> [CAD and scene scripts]
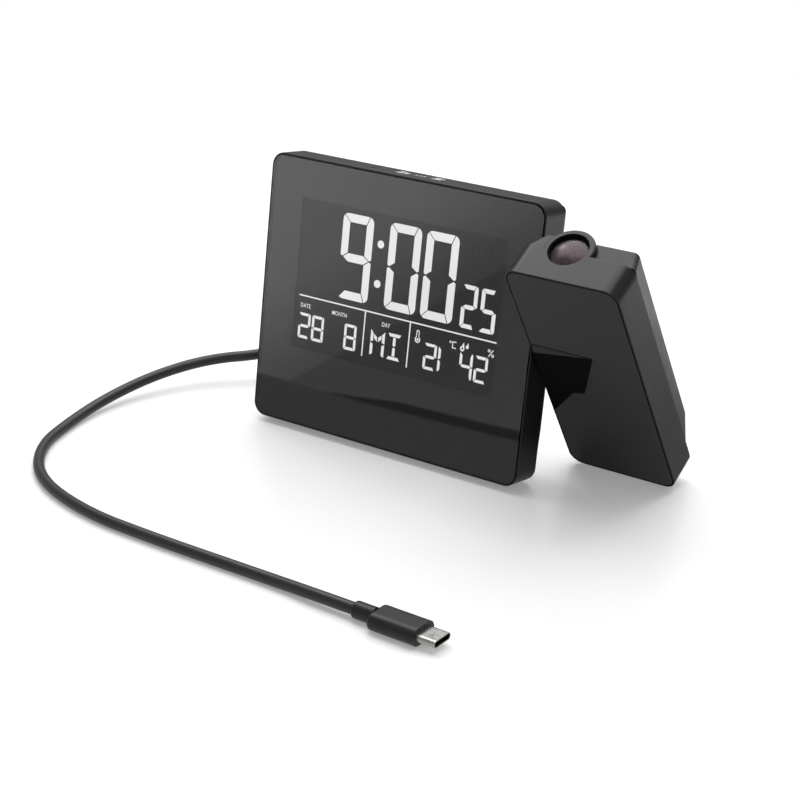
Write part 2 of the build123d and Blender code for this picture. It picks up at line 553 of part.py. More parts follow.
def hinge_shaft():
    """Hollow steel shaft: its head locks in the arm, its far end turns in the case's boss."""
    shaft = rod_x(SHAFT_END, HEAD_X, HINGE_Y, HINGE_Z, SHAFT_R)
    shaft -= rod_x(CLIP_X - CLIP_T, CLIP_X, HINGE_Y, HINGE_Z, SHAFT_R + 1) \
        - rod_x(CLIP_X - CLIP_T, CLIP_X, HINGE_Y, HINGE_Z, SHAFT_R - 0.7)
    head = rod_x(HEAD_X, HEAD_X + HEAD_T, HINGE_Y, HINGE_Z, HEAD_R)
    head -= block(HEAD_X - 1, HEAD_X + HEAD_T + 1, HINGE_Y - 9, HINGE_Y + 9, HINGE_Z + 4.6, HINGE_Z + 9)
    return shaft + head - rod_x(SHAFT_END - 1, HEAD_X + HEAD_T + 1, HINGE_Y, HINGE_Z, SHAFT_BORE_R)


def hinge_clip():
    """Snap ring in the shaft's groove."""
    ring = rod_x(CLIP_X - CLIP_T, CLIP_X, HINGE_Y, HINGE_Z, CLIP_R)
    ring -= rod_x(CLIP_X - CLIP_T - 1, CLIP_X + 1, HINGE_Y, HINGE_Z, SHAFT_R - 0.68)
    return ring - block(CLIP_X - 2, CLIP_X + 1, HINGE_Y - 1.6, HINGE_Y + 1.6, HINGE_Z - 8, HINGE_Z)


def hinge_washer():
    ring = rod_x(CLIP_X, WASHER_X, HINGE_Y, HINGE_Z, CLIP_R)
    return ring - rod_x(CLIP_X - 1, WASHER_X + 1, HINGE_Y, HINGE_Z, SHAFT_R + 0.05)


HINGED = CASE * Pos(0, HINGE_Y, HINGE_Z) * Rot(FOLD, 0, 0) * Pos(0, -HINGE_Y, -HINGE_Z)
keep("hinge_shaft", hinge_shaft(), HINGED)
keep("hinge_clip", hinge_clip(), HINGED)
keep("hinge_washer", hinge_washer(), HINGED)

# the projector's wires pass through the hollow shaft
WIRE_R = 1.6
PLUG_X0, PLUG_X1 = 84.0, 90.0
WIRE_MID = CASE_W + ARM_GAP / 2
ARM_PLUG_X = 13.0
keep("case_wires", rod_x(PLUG_X1, WIRE_MID - SLIP, HINGE_Y, HINGE_Z, WIRE_R), CASE)
keep("case_wire_plug", block(PLUG_X0, PLUG_X1, PCB_BACK, HINGE_Y + 2.6, HINGE_Z - 2.9, HINGE_Z + 3.4), CASE)
keep("arm_wires", rod_x(WIRE_MID + SLIP, ARM_X + ARM_PLUG_X, HINGE_Y, HINGE_Z, WIRE_R), HINGED)


# ---- projector arm: shells, panel, screws and foot -------------------------------------------------
ARM_SCREWS = [(7.0, 7.0), (ARM_W - 7.0, 7.0), (ARM_W - 8.0, CASE_H - 9.0)]
ARM_BOARD_SCREWS = [(8.0, 16.0), (ARM_W - 8.0, 16.0)]


def arm_case():
    tray = case_tray(ARM_W)
    tray -= rod_x(-1, ARM_W / 2, HINGE_Y, HINGE_Z, BOSS_R + COVER_CLEAR)
    collar = rod_z(LENS_X, LENS_Y, CASE_H - COLLAR_L, CASE_H, COLLAR_R)
    collar = fillet(collar.faces().sort_by(Axis.Z)[-1].edges(), 0.7)
    tray += collar
    seat = CASE_H - LENS_FLANGE_DROP
    tray -= rod_z(LENS_X, LENS_Y, CASE_H - COLLAR_L - 1, seat, BARREL_R + 0.1)
    tray -= rod_z(LENS_X, LENS_Y, seat - 1, CASE_H + 1, LENS_OPEN_R)
    for x, z in ARM_SCREWS:
        tray += post(x, z, POST_R, FLANGE_Y, 6)
    for x, z in ARM_BOARD_SCREWS:
        tray += post(x, z, SMALL_POST_R, ARM_PCB_Y, 2)
    return tray


def arm_cover():
    cover = rear_cover(ARM_W, ARM_SIDE_REAR, ARM_LOW_BASE, ARM_LOW_REAR)
    cover += rod_x(0, BOSS_L, HINGE_Y, HINGE_Z, BOSS_R)
    cover -= rod_x(-1, BOSS_L + 1, HINGE_Y, HINGE_Z, SHAFT_R + 0.02)
    x, z = ARM_SCREWS[2]
    envelope = raised(ARM_W, ARM_SIDE_REAR, ARM_LOW_BASE, ARM_LOW_REAR, 0.2, CASE_T, DEPTH - 0.2)
    cover += screw_well(x, z) & (envelope + rod_y(x, FLANGE_Y, CASE_T, z, POST_R + 2))
    low = CASE_H - COLLAR_L - COVER_CLEAR
    cover -= rod_z(LENS_X, LENS_Y, low, CASE_H + 1, COLLAR_R + COVER_CLEAR)
    for x, z in ARM_SCREWS:
        cover -= rod_y(x, 0, DEPTH + 1, z, SCREW_R + 0.2)
    for x, z in ARM_SCREWS[:2]:
        cover -= rod_y(x, CASE_T - 0.9, DEPTH, z, SCREW_HEAD_R + 0.3)
    x, z = ARM_SCREWS[2]
    return cover - rod_y(x, CASE_T, DEPTH + 1, z, SCREW_HEAD_R + 0.4)


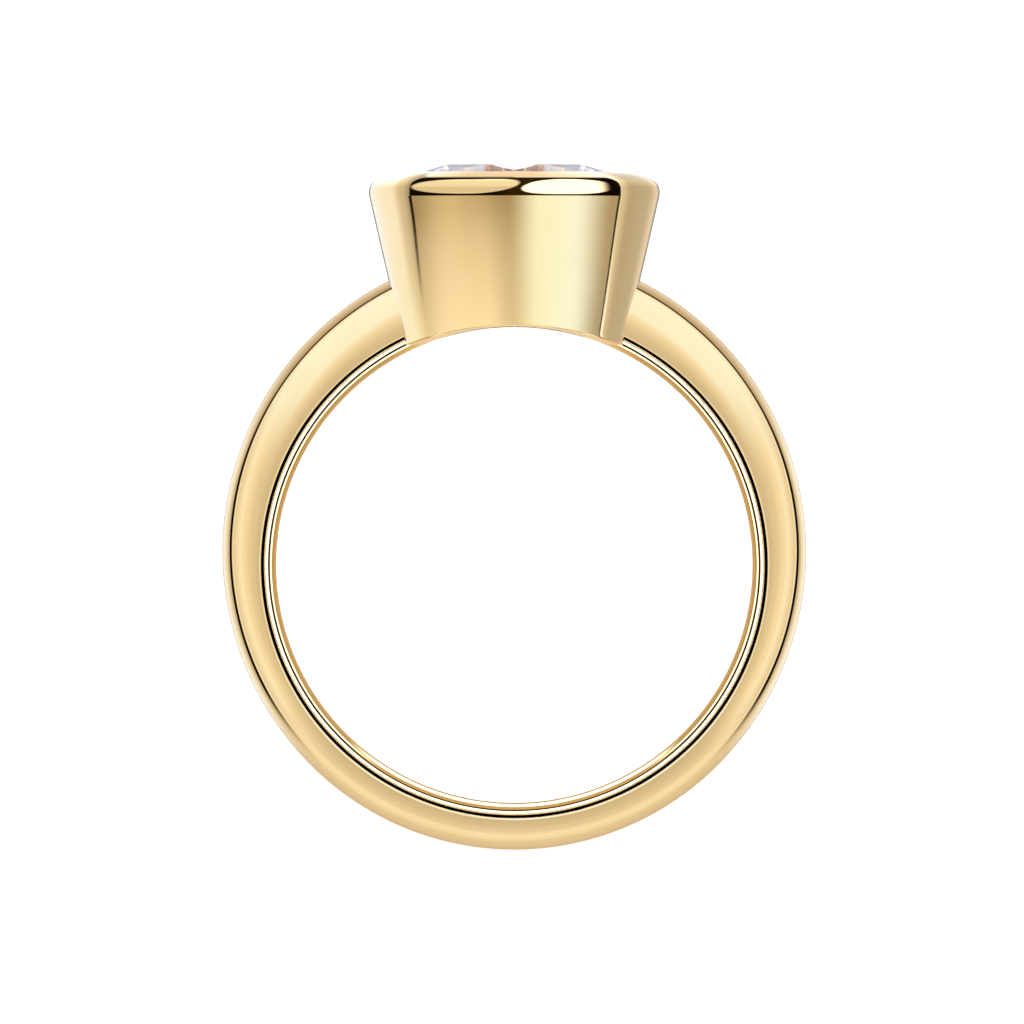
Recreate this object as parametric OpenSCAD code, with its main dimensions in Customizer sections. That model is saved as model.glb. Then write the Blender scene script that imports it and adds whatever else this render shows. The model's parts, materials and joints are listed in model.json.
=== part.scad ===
// A bezel set ring: a half-round band, soldered to a tapered bezel that
// holds one round brilliant. All sizes are in millimetres.
//
// The ring is drawn upright first, with the finger hole along Z, its centre
// at the origin and the head towards +Y. It is then laid on its side, as it
// rests by itself: on the rim of the head and on the palm end of the band.

/* [Finger hole and band] */
// Diameter of the finger hole
bore_d = 16.5; // [15:0.1:20]
// Width of the band, along the finger
band_w = 2.2; // [2.1:0.1:2.4]
// Thickness of the band at the palm
palm_t = 1.62; // [1.6:0.01:1.66]
// Thickness of the band at its two sides
side_t = 1.87; // [1.84:0.01:1.9]
// Height of the band's widest line, above the middle of the hole
side_rise = 0.47; // [0.44:0.01:0.48]
// Radius of the two side arcs, over that of the hole
side_arc_over = 2.25; // [2.23:0.01:2.3]
// Radius of the band's two outer corners
band_edge_r = 1; // [0.8:0.05:1]
// Radius of the rounding on the finger side
comfort_r = 0.9; // [0.86:0.01:0.95]
// Length of the straight part of the hole, along the finger
land_l = 0.5; // [0.4:0.05:0.55]

/* [Bezel] */
// Height of the rim over the finger hole
head_h = 5.36; // [5.2:0.02:5.6]
// Widest diameter of the rim
rim_d = 10.09; // [9.9:0.01:10.4]
// Taper of the wall, from the bezel's own axis
bezel_taper = 13.2; // [12:0.1:14]
// Radius of the rim's outer corner
rim_edge_r = 0.5; // [0.4:0.05:0.6]
// Radius of the rim's gently domed top
rim_top_r = 2.1; // [1.9:0.05:2.3]
// Angle from the bezel's axis at which those two arcs meet
rim_turn = 31; // [28:1:33]
// Diameter of the lip, inside which the stone shows
lip_d = 7; // [6.8:0.05:7.2]
// Slope of the bright cut from the lip up to the rim, in degrees
lip_cut = 50; // [45:1:60]
// Radius of the curve under the bezel
foot_curve_r = 13.5; // [11:0.5:16]
// Height of that curve over the finger hole, in its middle
foot_over = 0.03; // [0.02:0.01:0.15]
// Diameter of the open back, at the finger hole
back_d = 5.4; // [5:0.1:5.6]
// Diameter of the open back, under the stone's seat
back_top_d = 6.8; // [6.6:0.1:7]

/* [Stone] */
// Diameter of the stone at its girdle
stone_d = 8.1; // [8:0.01:8.14]
// Table, corner to corner, as a part of the stone's diameter
table_part = 0.63; // [0.58:0.01:0.66]
// Height of the table over the rim
table_over_rim = 0.26; // [0.2:0.01:0.34]
// Height of the crown, from the girdle to the table
crown_h = 1.04; // [1:0.01:1.1]
// Thickness of the girdle
girdle_h = 0.2; // [0.15:0.01:0.22]
// Angle of the pavilion mains to the girdle
pavilion_angle = 41; // [40:0.1:42]
// Distance of the star facets' tips from the stone's axis
star_r = 3.1; // [3.04:0.01:3.2]
// Distance of the lower halves' inner tips from the stone's axis
lower_half_r = 0.93; // [0.6:0.01:1.4]
// Gap between the stone and its seat
seat_gap = 0.05; // [0.04:0.01:0.07]

/* [Hidden] */
$fn = 128;
bore_r = bore_d / 2;
half_w = band_w / 2;
edge_off = half_w - band_edge_r;      // the corner arcs' centres, from the middle plane
past = 1;                             // how far a cutter runs past what it cuts
arc_points = 8;                       // straight steps in each arc of the rim

// The band's outside is three arcs that run into each other: one at each
// side and one at the palm. The palm arc's centre follows from the others.
side_arc_r = bore_r + side_arc_over;
side_cx = side_arc_over - side_t;
spare = side_arc_over - palm_t;
palm_cy = (spare * spare - side_cx * side_cx - side_rise * side_rise) / (2 * (spare - side_rise));
palm_arc_r = bore_r + palm_t + palm_cy;
meet_angle = atan2(side_rise - palm_cy, side_cx);  // below the X axis, on either side
shank_end = 80;                       // the side arcs end inside the bezel's hollow

// The rim's two arcs, in the bezel's own plane: [distance from its axis, height].
rim_top = bore_r + head_h;
top_arc = [rim_d / 2 - rim_edge_r - (rim_top_r - rim_edge_r) * sin(rim_turn), rim_top - rim_top_r];
edge_arc = [rim_d / 2 - rim_edge_r, top_arc.y + (rim_top_r - rim_edge_r) * cos(rim_turn)];
wall_top = edge_arc + rim_edge_r * [cos(bezel_taper), -sin(bezel_taper)];
foot_low = bore_r - 2;                // the wall is drawn down to here and then cut

// The stone's levels and facet corners, in the same plane.
girdle_r = stone_d / 2;
table_r = table_part * girdle_r;
table_y = rim_top + table_over_rim;
girdle_y = table_y - crown_h;
girdle_low = girdle_y - girdle_h;
culet_y = girdle_low - girdle_r * tan(pavilion_angle);
eighth = 45;
turn = eighth / 2;
star_y = table_y - (star_r * cos(turn) - table_r) * crown_h / (girdle_r - table_r);
lower_half_y = culet_y + lower_half_r * cos(turn) * tan(pavilion_angle);

// The hollow's corners: the seat follows the pavilion, the lip the crown.
seat_r = girdle_r + seat_gap;
crown_slope = (star_y - girdle_y) / (girdle_r - star_r);
seat_drop = 1.4 * seat_gap;           // straight down, so that the gap across it is seat_gap

function seat_y(r) = culet_y + r * tan(pavilion_angle) - seat_drop;
function lip_y(r) = girdle_y + (girdle_r - r) * crown_slope + seat_gap;

// The tilt at which the rim and the palm end of the band touch the floor
// together. Each touches with an arc, whose centre is [outwards, along Y].
palm_arc_y = palm_cy - palm_arc_r + band_edge_r;
reach = edge_arc.y - palm_arc_y;
step_up = edge_arc.x - edge_off;
tilt = atan2(step_up, reach) + asin((rim_edge_r - band_edge_r) / norm([reach, step_up]));
floor_drop = edge_arc.x * cos(tilt) + rim_edge_r - edge_arc.y * sin(tilt);
head_end = top_arc.y * cos(tilt) + top_arc.x * sin(tilt) + rim_top_r;
palm_end = -palm_arc_y * cos(tilt) + edge_off * sin(tilt) + band_edge_r;

// Lays the upright ring on its side, with the middle of its box over the origin.
module lay_down() {
    translate([0, (palm_end - head_end) / 2, floor_drop])
        rotate([tilt, 0, 0])
            children();
}

// Turns a shape drawn round Z so that Z points at the head.
module to_head() {
    rotate([-90, 0, 0])
        children();
}

// The half-round section of the band, drawn r away from its arc's centre.
// It runs past the finger hole, which is cut afterwards.
module band_section(r) {
    inner = bore_r - past;
    translate([inner, -half_w])
        square([r - band_edge_r - inner, band_w]);
    translate([inner, -edge_off])
        square([r - inner, 2 * edge_off]);
    for (side = [-1, 1])
        translate([r - band_edge_r, side * edge_off])
            circle(band_edge_r);
}

// One arc of the band, from one angle to another round its own centre.
module band_arc(centre, r, from, to) {
    translate(centre)
        rotate([0, 0, from])
            rotate_extrude(angle = to - from)
                band_section(r);
}

// What the finger hole and its two rounded edges take out of the band.
module finger_cut() {
    rotate_extrude() {
        translate([0, -half_w - past])
            square([bore_r, band_w + 2 * past]);
        for (side = [0, 1])
            mirror([0, side])
                difference() {
                    translate([0, land_l / 2])
                        square([bore_r + comfort_r, half_w + past - land_l / 2]);
                    translate([bore_r + comfort_r, land_l / 2])
                        circle(comfort_r);
                }
    }
}

// The band, as a whole ring but for a gap in the bezel's hollow.
module band() {
    difference() {
        union() {
            band_arc([0, palm_cy, 0], palm_arc_r, -180 + meet_angle, -meet_angle);
            band_arc([-side_cx, side_rise, 0], side_arc_r, -meet_angle, shank_end);
            band_arc([side_cx, side_rise, 0], side_arc_r, 180 - shank_end, 180 + meet_angle);
        }
        finger_cut();
    }
}

// The bezel without its hollow: a cone with a rounded rim, turned round Y and
// curved underneath so that it clears the finger.
module bezel_body() {
    outline = concat(
        [[0, foot_low], [wall_top.x - (wall_top.y - foot_low) * tan(bezel_taper), foot_low]],
        [for (i = [0 : arc_points]) let (a = i / arc_points * (90 - rim_turn + bezel_taper))
            edge_arc + rim_edge_r * [cos(a - bezel_taper), sin(a - bezel_taper)]],
        [for (i = [1 : arc_points]) let (a = rim_turn * (1 - i / arc_points))
            top_arc + rim_top_r * [sin(a), cos(a)]],
        [[0, rim_top]]
    );
    difference() {
        to_head()
            rotate_extrude()
                polygon(outline);
        translate([0, bore_r + foot_over - foot_curve_r, 0])
            cylinder(r = foot_curve_r, h = rim_d + 2 * past, center = true);
    }
}

// The hollow of the bezel: the open back, the seat, the space of the girdle
// and the bright cut inside the lip.
module bezel_hollow() {
    lip_r = lip_d / 2;
    back_slope = (back_top_d - back_d) / 2 / (seat_y(back_top_d / 2) - bore_r);
    above = rim_top + past / 2;
    to_head()
        rotate_extrude()
            polygon([
                [0, foot_low],
                [back_d / 2 - (bore_r - foot_low) * back_slope, foot_low],
                [back_top_d / 2, seat_y(back_top_d / 2)],
                [seat_r, seat_y(seat_r)],
                [seat_r, lip_y(seat_r)],
                [lip_r, lip_y(lip_r)],
                [lip_r + (above - lip_y(lip_r)) / tan(lip_cut), above],
                [0, above]
            ]);
}

// Band and bezel are soldered and polished as one piece of gold.
module band_and_bezel() {
    color("#E3BC6F")
        lay_down()
            difference() {
                union() {
                    band();
                    bezel_body();
                }
                bezel_hollow();
            }
}

// A ring of eight corners round the stone's axis, from a first angle on.
function corners(r, y, first) =
    [for (k = [0 : 7]) [r * sin(first + k * eighth), y, r * cos(first + k * eighth)]];

// The round brilliant. Its eight corners at each level are numbered round the
// axis, and a star facet of the crown faces +Z.
module brilliant() {
    points = concat(
        corners(table_r, table_y, turn),            // 0 to 7, the table
        corners(star_r, star_y, 0),                 // 8 to 15, the stars' tips
        corners(girdle_r, girdle_y, turn),          // 16 to 23, the girdle under the kites
        corners(girdle_r, girdle_y, 0),             // 24 to 31, the girdle under the stars
        corners(girdle_r, girdle_low, turn),        // 32 to 39, the same below
        corners(girdle_r, girdle_low, 0),           // 40 to 47
        corners(lower_half_r, lower_half_y, 0),     // 48 to 55, the lower halves' tips
        [[0, culet_y, 0]]                           // 56, the culet
    );
    facets = concat(
        [[for (k = [7 : -1 : 0]) k]],
        [for (k = [0 : 7]) let (n = (k + 1) % 8) each [
            [k, n, 8 + n],                                      // star
            [k, 8 + n, 16 + k, 8 + k],                          // kite
            [8 + k, 16 + k, 24 + k],                            // upper halves
            [8 + n, 24 + n, 16 + k],
            [24 + k, 16 + k, 32 + k, 40 + k],                   // girdle
            [16 + k, 24 + n, 40 + n, 32 + k],
            [40 + k, 32 + k, 48 + k],                           // lower halves
            [32 + k, 40 + n, 48 + n],
            [32 + k, 48 + n, 56, 48 + k]                        // pavilion main
        ]]
    );
    polyhedron(points, facets);
}

module stone() {
    color("#E9EEF8")
        lay_down()
            brilliant();
}

band_and_bezel();
stone();
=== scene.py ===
import json
from math import atan2, cos, hypot, pi, radians, sin, sqrt, tan

import bmesh
import bpy
from mathutils import Matrix, Vector


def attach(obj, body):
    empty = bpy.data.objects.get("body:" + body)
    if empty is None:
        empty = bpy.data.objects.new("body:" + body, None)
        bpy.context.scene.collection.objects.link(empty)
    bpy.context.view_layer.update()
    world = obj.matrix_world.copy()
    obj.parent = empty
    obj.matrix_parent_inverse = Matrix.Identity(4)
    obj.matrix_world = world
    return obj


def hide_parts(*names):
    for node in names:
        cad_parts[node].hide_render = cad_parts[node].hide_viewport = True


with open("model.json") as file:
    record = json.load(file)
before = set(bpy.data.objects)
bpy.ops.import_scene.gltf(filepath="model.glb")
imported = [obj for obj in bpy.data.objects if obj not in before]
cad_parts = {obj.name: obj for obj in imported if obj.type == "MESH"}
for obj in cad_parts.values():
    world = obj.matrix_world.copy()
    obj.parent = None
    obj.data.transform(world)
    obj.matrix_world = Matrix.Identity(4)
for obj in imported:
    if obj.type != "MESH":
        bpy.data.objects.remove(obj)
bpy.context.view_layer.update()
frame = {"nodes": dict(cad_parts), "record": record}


# The band. One half-round wire of polished yellow gold, bent round the finger
# hole and domed on both sides. Its two ends are soldered into the wall of the
# bezel, and all the gold is polished as one.
MM = 0.001                   # all sizes below are in millimetres, as in the CAD model
BORE_R = 8.25
HALF_W = 1.1
PALM_T, SIDE_T = 1.62, 1.87
SIDE_RISE, SIDE_ARC_OVER = 0.47, 2.25
EDGE_R = 1.1                 # how round the band's outer line is
EDGE_EASE = 1.15             # spaces the points between the side face and that line
FACE_IN = 0.6                # from the finger hole to the inner edge of the side face
FILLET_R = 0.1               # the polished edge between the side face and the inside
INSIDE_TURN = radians(45.5)  # where that edge runs into the domed inside
INSIDE_STEPS, FILLET_STEPS, OUTSIDE_STEPS, BAND_STEPS = 26, 10, 40, 320
WAIT_STEP, WAIT_Z = 0.01, 0.5    # where the outside's points wait for the spin
BAND_END_X = 2.78            # the ends stop here, in the wall of the bezel,
BAND_END_LEAN = 0.187        # and lean outwards as its hollow does
SHARP = radians(28)          # faces that meet at a larger angle show an edge

side_arc_r = BORE_R + SIDE_ARC_OVER
side_cx = SIDE_ARC_OVER - SIDE_T
spare = SIDE_ARC_OVER - PALM_T
palm_cy = (spare ** 2 - side_cx ** 2 - SIDE_RISE ** 2) / (2 * (spare - SIDE_RISE))
palm_arc_r = BORE_R + PALM_T + palm_cy
meet_angle = atan2(SIDE_RISE - palm_cy, side_cx)

# The ring is made upright, with the hole along Z and the head towards +Y, and
# each finished piece is then laid on its side round the hole's real place.
hole = frame["record"]["mounts"][0]
finger = Vector(hole["axis"]).normalized()
lay_down = Matrix.Translation(hole["pos_m"]) @ Matrix(
    (Vector((1, 0, 0)), finger.cross(Vector((1, 0, 0))), finger)
).transposed().to_4x4()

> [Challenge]
Exactly and exclusively, reproduce the lines that start at the line containing "polyhedron(points, facets);" and end at the line containing "before = set(bpy.data.objects)", inclusive of both.

> [Solution to this exercise]
    polyhedron(points, facets);
}

module stone() {
    color("#E9EEF8")
        lay_down()
            brilliant();
}

band_and_bezel();
stone();
=== scene.py ===
import json
from math import atan2, cos, hypot, pi, radians, sin, sqrt, tan

import bmesh
import bpy
from mathutils import Matrix, Vector


def attach(obj, body):
    empty = bpy.data.objects.get("body:" + body)
    if empty is None:
        empty = bpy.data.objects.new("body:" + body, None)
        bpy.context.scene.collection.objects.link(empty)
    bpy.context.view_layer.update()
    world = obj.matrix_world.copy()
    obj.parent = empty
    obj.matrix_parent_inverse = Matrix.Identity(4)
    obj.matrix_world = world
    return obj


def hide_parts(*names):
    for node in names:
        cad_parts[node].hide_render = cad_parts[node].hide_viewport = True


with open("model.json") as file:
    record = json.load(file)
before = set(bpy.data.objects)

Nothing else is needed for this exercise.